◆ **Data provided**:
■ ■ ■ ■ ■ ■ ■
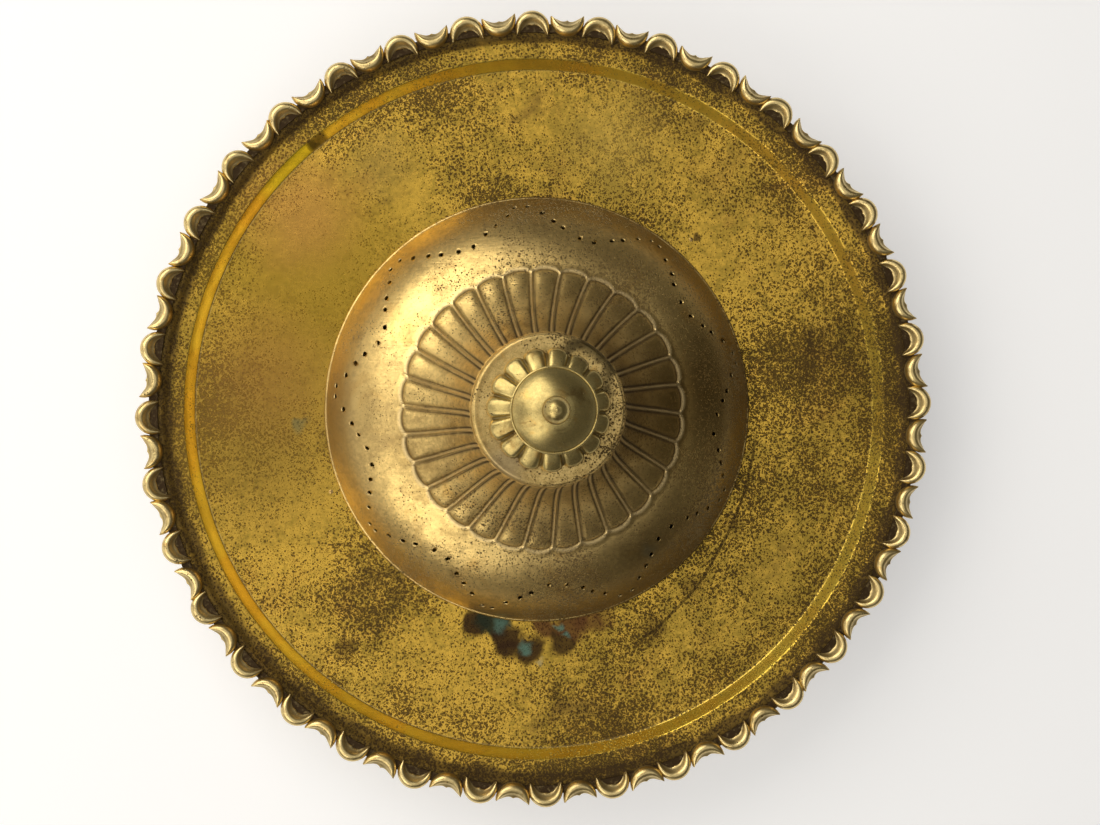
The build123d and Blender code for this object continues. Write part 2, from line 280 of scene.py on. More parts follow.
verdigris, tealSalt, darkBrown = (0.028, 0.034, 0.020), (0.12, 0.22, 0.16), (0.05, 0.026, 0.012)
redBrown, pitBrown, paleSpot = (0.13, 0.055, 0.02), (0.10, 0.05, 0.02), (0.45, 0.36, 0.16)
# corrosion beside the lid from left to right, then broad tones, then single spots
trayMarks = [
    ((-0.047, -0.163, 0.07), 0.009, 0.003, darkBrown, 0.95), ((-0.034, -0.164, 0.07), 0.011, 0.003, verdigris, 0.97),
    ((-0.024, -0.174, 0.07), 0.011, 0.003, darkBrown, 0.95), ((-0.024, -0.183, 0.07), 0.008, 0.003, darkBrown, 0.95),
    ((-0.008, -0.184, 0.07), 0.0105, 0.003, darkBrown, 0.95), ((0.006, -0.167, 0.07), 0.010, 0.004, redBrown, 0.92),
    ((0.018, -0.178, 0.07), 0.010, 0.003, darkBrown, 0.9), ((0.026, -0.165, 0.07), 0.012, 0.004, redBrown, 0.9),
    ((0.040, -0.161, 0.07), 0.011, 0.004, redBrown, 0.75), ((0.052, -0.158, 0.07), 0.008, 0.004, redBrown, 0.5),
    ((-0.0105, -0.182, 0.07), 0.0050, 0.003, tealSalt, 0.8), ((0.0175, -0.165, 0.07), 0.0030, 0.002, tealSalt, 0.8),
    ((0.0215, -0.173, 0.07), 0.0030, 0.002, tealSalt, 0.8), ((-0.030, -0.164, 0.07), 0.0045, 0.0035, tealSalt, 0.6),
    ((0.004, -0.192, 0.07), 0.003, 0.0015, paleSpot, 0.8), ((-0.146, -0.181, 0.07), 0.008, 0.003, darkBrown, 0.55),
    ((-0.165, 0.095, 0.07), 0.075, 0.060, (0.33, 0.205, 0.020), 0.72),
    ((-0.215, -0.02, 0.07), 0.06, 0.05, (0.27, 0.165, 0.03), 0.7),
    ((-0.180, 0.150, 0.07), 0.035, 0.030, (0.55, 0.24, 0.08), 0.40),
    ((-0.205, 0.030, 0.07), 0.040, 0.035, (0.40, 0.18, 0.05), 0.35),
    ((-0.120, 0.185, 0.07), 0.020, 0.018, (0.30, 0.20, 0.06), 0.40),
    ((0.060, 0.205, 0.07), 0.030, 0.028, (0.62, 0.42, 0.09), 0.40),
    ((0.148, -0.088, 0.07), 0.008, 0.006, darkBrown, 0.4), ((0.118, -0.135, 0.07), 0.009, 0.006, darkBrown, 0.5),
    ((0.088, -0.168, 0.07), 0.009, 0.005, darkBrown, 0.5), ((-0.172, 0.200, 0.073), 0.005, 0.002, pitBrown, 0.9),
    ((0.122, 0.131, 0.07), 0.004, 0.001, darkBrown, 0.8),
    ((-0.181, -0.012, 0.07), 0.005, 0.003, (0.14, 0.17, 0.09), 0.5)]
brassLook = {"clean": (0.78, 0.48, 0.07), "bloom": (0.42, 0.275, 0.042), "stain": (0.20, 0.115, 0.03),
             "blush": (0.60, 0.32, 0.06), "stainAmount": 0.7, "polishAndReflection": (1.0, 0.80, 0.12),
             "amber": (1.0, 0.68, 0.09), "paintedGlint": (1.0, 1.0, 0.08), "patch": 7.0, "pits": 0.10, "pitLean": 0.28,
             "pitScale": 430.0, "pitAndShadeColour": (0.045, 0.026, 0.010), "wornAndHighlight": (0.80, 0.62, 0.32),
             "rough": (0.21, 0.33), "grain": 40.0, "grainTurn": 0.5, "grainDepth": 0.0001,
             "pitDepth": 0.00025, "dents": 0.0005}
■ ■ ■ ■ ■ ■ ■
◆ **Task requirements**: Recopy all the lines exactly as they appear.

◆ **Complete output**:
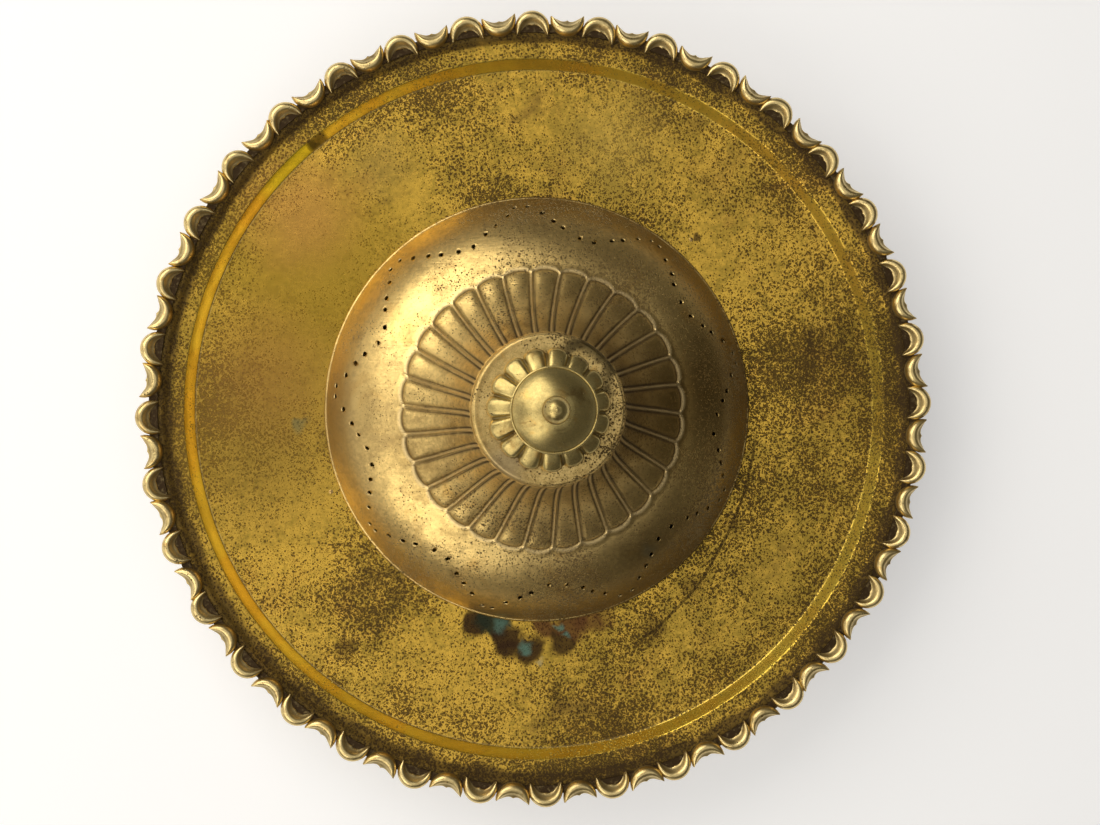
The build123d and Blender code for this object continues. Write part 2, from line 280 of scene.py on. More parts follow.
verdigris, tealSalt, darkBrown = (0.028, 0.034, 0.020), (0.12, 0.22, 0.16), (0.05, 0.026, 0.012)
redBrown, pitBrown, paleSpot = (0.13, 0.055, 0.02), (0.10, 0.05, 0.02), (0.45, 0.36, 0.16)
# corrosion beside the lid from left to right, then broad tones, then single spots
trayMarks = [
    ((-0.047, -0.163, 0.07), 0.009, 0.003, darkBrown, 0.95), ((-0.034, -0.164, 0.07), 0.011, 0.003, verdigris, 0.97),
    ((-0.024, -0.174, 0.07), 0.011, 0.003, darkBrown, 0.95), ((-0.024, -0.183, 0.07), 0.008, 0.003, darkBrown, 0.95),
    ((-0.008, -0.184, 0.07), 0.0105, 0.003, darkBrown, 0.95), ((0.006, -0.167, 0.07), 0.010, 0.004, redBrown, 0.92),
    ((0.018, -0.178, 0.07), 0.010, 0.003, darkBrown, 0.9), ((0.026, -0.165, 0.07), 0.012, 0.004, redBrown, 0.9),
    ((0.040, -0.161, 0.07), 0.011, 0.004, redBrown, 0.75), ((0.052, -0.158, 0.07), 0.008, 0.004, redBrown, 0.5),
    ((-0.0105, -0.182, 0.07), 0.0050, 0.003, tealSalt, 0.8), ((0.0175, -0.165, 0.07), 0.0030, 0.002, tealSalt, 0.8),
    ((0.0215, -0.173, 0.07), 0.0030, 0.002, tealSalt, 0.8), ((-0.030, -0.164, 0.07), 0.0045, 0.0035, tealSalt, 0.6),
    ((0.004, -0.192, 0.07), 0.003, 0.0015, paleSpot, 0.8), ((-0.146, -0.181, 0.07), 0.008, 0.003, darkBrown, 0.55),
    ((-0.165, 0.095, 0.07), 0.075, 0.060, (0.33, 0.205, 0.020), 0.72),
    ((-0.215, -0.02, 0.07), 0.06, 0.05, (0.27, 0.165, 0.03), 0.7),
    ((-0.180, 0.150, 0.07), 0.035, 0.030, (0.55, 0.24, 0.08), 0.40),
    ((-0.205, 0.030, 0.07), 0.040, 0.035, (0.40, 0.18, 0.05), 0.35),
    ((-0.120, 0.185, 0.07), 0.020, 0.018, (0.30, 0.20, 0.06), 0.40),
    ((0.060, 0.205, 0.07), 0.030, 0.028, (0.62, 0.42, 0.09), 0.40),
    ((0.148, -0.088, 0.07), 0.008, 0.006, darkBrown, 0.4), ((0.118, -0.135, 0.07), 0.009, 0.006, darkBrown, 0.5),
    ((0.088, -0.168, 0.07), 0.009, 0.005, darkBrown, 0.5), ((-0.172, 0.200, 0.073), 0.005, 0.002, pitBrown, 0.9),
    ((0.122, 0.131, 0.07), 0.004, 0.001, darkBrown, 0.8),
    ((-0.181, -0.012, 0.07), 0.005, 0.003, (0.14, 0.17, 0.09), 0.5)]
brassLook = {"clean": (0.78, 0.48, 0.07), "bloom": (0.42, 0.275, 0.042), "stain": (0.20, 0.115, 0.03),
             "blush": (0.60, 0.32, 0.06), "stainAmount": 0.7, "polishAndReflection": (1.0, 0.80, 0.12),
             "amber": (1.0, 0.68, 0.09), "paintedGlint": (1.0, 1.0, 0.08), "patch": 7.0, "pits": 0.10, "pitLean": 0.28,
             "pitScale": 430.0, "pitAndShadeColour": (0.045, 0.026, 0.010), "wornAndHighlight": (0.80, 0.62, 0.32),
             "rough": (0.21, 0.33), "grain": 40.0, "grainTurn": 0.5, "grainDepth": 0.0001,
             "pitDepth": 0.00025, "dents": 0.0005}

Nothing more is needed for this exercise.